▸ **Requirement**
Gather all lines from the material that contain the word "None".

>> Begin Data

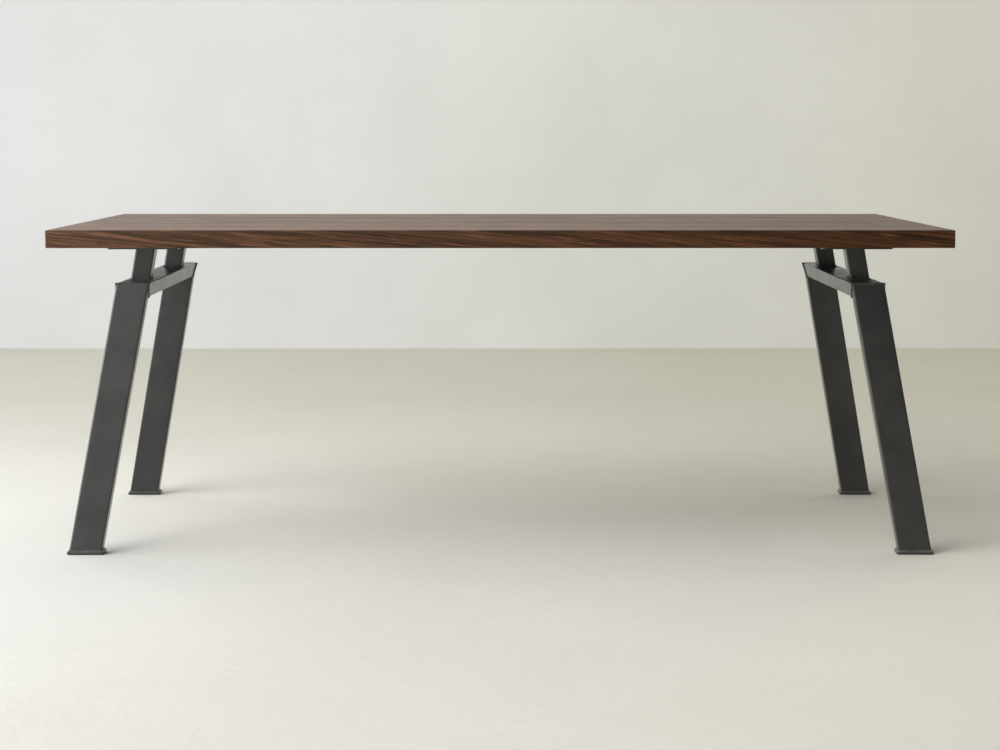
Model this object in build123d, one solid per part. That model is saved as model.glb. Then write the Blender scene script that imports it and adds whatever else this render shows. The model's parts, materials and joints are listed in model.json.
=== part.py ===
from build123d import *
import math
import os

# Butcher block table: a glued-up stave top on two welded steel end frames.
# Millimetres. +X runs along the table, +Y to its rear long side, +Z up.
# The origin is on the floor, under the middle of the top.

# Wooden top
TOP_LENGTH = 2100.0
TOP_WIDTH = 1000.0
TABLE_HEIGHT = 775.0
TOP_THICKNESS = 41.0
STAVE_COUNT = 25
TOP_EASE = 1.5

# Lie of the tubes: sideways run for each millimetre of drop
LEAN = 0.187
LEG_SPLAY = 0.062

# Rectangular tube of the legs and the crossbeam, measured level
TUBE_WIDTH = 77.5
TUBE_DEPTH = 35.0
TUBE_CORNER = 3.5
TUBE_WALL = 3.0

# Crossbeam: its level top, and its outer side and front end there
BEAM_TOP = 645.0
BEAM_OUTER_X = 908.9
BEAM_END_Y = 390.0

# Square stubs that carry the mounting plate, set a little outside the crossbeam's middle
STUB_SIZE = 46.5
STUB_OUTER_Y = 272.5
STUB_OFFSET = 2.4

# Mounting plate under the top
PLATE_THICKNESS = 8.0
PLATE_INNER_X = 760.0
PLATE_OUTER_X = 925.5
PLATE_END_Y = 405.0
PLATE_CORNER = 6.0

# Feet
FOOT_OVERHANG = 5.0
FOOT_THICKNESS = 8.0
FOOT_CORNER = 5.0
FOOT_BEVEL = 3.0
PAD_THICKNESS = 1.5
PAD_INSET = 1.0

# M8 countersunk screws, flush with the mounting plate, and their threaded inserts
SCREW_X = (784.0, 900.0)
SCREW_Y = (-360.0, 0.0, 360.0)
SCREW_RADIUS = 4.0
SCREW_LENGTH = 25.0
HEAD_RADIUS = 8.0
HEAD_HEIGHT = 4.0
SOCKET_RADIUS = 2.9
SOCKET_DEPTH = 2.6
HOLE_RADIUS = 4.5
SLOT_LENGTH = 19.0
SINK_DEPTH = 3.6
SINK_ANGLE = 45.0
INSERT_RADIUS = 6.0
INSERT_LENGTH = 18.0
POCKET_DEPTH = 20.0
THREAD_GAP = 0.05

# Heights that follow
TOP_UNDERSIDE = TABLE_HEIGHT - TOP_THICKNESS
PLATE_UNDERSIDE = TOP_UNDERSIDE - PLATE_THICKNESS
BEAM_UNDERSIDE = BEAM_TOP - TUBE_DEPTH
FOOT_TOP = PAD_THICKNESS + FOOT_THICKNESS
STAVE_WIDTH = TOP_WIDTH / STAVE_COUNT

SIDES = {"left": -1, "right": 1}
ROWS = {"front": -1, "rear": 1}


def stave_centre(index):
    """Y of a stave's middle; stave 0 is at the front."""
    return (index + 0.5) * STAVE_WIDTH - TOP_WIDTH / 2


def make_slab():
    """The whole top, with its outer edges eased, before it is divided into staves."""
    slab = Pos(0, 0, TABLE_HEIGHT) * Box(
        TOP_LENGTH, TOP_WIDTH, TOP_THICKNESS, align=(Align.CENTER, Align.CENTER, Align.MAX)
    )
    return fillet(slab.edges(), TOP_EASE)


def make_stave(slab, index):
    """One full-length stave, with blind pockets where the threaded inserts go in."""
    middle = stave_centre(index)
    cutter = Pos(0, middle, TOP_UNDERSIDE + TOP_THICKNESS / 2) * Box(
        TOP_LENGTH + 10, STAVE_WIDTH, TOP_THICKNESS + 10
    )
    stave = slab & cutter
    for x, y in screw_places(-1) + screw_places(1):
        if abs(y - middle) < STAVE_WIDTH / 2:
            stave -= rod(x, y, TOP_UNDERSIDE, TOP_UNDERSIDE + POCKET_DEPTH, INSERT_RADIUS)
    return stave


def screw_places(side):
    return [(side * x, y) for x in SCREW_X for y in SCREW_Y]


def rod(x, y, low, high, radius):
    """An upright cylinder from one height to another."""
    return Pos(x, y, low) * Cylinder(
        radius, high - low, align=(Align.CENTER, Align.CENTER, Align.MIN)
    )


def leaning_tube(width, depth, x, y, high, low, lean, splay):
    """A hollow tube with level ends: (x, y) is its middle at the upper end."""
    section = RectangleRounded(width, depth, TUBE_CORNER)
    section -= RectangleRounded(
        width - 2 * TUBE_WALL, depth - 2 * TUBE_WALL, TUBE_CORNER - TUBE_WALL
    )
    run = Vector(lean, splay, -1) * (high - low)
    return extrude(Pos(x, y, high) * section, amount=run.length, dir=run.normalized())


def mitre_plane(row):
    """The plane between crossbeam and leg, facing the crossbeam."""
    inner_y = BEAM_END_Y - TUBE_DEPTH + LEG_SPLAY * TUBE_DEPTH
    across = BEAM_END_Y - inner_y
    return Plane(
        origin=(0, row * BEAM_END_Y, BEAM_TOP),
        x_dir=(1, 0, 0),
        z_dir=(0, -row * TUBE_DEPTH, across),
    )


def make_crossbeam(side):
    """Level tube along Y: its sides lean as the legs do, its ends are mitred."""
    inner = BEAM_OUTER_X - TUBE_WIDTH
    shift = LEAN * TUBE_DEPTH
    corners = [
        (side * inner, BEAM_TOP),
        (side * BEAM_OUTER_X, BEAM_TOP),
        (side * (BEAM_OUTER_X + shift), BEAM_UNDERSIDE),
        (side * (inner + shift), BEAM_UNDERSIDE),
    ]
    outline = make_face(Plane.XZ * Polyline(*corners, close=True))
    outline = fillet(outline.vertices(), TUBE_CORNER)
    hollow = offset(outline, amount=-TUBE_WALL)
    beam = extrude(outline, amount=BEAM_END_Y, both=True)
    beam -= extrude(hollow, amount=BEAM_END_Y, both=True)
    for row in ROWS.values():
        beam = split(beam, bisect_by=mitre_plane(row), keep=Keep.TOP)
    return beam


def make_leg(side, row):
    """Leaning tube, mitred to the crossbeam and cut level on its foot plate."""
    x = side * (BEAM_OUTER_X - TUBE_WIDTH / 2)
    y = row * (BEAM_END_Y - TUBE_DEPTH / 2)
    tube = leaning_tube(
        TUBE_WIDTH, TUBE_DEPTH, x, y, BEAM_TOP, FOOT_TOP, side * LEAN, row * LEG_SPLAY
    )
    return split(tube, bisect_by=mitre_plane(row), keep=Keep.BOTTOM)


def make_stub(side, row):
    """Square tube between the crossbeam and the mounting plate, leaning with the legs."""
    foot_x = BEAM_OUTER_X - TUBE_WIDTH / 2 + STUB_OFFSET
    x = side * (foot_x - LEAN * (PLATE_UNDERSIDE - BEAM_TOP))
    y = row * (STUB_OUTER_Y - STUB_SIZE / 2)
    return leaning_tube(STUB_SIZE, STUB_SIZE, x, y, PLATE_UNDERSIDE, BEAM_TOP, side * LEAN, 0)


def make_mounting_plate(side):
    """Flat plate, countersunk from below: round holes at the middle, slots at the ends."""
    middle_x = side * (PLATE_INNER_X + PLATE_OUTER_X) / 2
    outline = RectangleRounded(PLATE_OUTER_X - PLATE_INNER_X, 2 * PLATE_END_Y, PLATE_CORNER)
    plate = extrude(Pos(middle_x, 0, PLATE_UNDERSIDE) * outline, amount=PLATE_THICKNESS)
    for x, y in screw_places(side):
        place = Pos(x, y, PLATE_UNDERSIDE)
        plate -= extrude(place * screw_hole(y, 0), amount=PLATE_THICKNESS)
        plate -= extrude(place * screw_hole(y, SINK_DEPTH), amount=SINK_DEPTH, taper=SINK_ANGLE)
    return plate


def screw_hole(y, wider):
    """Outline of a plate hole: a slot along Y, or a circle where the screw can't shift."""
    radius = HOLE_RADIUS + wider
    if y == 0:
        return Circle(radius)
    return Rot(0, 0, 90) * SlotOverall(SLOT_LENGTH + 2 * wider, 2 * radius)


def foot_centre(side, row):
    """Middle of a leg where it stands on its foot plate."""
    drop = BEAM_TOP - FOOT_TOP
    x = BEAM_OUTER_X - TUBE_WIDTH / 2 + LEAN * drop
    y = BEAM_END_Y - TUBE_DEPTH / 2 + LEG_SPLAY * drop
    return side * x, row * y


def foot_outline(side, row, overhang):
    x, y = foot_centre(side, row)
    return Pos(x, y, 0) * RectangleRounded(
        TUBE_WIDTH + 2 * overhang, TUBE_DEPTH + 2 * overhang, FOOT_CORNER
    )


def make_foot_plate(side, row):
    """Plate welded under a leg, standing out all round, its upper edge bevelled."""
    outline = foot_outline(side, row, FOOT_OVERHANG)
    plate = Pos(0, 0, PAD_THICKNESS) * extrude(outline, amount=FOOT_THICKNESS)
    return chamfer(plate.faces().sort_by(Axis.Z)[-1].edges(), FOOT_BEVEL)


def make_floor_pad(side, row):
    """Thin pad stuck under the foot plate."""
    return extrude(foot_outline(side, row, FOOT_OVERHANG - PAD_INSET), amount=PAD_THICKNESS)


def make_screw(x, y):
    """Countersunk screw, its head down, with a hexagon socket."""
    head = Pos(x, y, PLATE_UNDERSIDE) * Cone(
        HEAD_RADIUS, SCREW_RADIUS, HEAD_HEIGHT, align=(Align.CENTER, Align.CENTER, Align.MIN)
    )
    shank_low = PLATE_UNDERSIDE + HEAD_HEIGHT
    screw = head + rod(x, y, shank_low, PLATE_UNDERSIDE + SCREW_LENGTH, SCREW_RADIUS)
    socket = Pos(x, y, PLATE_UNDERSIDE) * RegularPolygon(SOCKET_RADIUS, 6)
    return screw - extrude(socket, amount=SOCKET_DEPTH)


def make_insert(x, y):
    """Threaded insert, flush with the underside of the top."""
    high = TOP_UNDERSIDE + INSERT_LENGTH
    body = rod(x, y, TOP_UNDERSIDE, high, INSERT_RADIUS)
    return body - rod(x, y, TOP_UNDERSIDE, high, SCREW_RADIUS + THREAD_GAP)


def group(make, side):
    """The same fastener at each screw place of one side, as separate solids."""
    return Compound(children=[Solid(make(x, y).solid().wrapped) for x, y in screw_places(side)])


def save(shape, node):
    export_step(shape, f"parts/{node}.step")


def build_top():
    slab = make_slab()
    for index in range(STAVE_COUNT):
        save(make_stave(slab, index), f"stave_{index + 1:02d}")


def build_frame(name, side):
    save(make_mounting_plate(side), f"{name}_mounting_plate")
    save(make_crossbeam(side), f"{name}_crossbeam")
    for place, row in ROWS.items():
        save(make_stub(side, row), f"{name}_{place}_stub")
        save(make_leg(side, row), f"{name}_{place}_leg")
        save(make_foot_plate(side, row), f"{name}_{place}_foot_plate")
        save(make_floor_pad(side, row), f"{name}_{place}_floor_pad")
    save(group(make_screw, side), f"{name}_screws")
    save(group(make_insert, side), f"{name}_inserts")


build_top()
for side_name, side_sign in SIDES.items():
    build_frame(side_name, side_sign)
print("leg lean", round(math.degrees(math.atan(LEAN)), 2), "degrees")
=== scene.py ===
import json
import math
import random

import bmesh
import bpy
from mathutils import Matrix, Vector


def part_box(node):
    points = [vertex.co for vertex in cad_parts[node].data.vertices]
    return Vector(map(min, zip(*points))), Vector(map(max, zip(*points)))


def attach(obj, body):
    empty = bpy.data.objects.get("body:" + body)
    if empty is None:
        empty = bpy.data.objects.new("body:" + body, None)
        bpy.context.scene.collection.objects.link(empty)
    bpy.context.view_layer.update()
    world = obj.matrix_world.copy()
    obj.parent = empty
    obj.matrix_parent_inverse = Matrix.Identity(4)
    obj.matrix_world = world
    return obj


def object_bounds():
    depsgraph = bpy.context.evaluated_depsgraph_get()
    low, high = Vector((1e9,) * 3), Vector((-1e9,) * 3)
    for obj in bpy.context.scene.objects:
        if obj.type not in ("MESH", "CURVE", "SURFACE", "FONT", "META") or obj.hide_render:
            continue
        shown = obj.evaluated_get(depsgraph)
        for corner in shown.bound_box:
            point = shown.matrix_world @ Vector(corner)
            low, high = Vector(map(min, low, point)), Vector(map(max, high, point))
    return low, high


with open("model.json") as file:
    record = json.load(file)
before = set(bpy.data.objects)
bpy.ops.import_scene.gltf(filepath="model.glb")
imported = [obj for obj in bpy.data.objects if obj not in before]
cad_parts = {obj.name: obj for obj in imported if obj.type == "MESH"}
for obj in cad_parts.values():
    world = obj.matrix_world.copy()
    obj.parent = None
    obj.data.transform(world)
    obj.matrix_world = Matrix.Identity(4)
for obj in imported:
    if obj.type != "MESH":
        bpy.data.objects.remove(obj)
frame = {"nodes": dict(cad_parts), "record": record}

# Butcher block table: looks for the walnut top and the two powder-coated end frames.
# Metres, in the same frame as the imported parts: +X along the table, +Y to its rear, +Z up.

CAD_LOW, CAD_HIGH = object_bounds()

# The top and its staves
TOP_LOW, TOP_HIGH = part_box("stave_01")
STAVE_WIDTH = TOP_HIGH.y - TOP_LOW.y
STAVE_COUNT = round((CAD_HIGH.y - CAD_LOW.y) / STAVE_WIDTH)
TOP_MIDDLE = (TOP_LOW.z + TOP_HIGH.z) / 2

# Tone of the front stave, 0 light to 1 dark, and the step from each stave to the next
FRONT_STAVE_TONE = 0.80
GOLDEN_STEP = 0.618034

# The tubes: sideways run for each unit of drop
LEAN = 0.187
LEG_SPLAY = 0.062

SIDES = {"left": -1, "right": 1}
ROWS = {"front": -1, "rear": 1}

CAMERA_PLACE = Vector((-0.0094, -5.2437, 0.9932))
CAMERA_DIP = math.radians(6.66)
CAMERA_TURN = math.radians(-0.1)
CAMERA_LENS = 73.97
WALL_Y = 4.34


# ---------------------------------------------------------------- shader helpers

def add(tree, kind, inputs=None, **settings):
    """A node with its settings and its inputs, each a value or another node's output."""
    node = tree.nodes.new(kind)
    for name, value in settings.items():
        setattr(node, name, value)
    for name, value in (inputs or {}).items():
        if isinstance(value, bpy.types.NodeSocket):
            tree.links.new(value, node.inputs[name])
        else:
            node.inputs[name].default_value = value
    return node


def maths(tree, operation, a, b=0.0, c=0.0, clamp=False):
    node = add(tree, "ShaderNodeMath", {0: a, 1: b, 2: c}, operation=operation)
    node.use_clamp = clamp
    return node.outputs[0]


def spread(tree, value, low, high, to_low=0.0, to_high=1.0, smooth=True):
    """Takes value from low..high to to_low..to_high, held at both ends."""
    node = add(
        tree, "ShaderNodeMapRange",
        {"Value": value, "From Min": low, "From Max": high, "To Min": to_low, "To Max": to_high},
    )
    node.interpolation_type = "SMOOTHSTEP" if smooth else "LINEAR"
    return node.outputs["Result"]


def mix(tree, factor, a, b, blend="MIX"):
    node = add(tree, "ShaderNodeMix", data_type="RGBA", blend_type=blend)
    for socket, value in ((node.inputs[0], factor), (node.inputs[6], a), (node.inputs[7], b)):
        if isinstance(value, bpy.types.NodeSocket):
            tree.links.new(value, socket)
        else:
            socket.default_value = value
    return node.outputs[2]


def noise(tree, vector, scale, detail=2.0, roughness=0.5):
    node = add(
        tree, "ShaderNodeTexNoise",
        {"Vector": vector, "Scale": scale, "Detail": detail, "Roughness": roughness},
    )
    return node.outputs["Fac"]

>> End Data

▸ **Answer to the exercise**
    if empty is None:
        empty = bpy.data.objects.new("body:" + body, None)
    obj.parent = None
def add(tree, kind, inputs=None, **settings):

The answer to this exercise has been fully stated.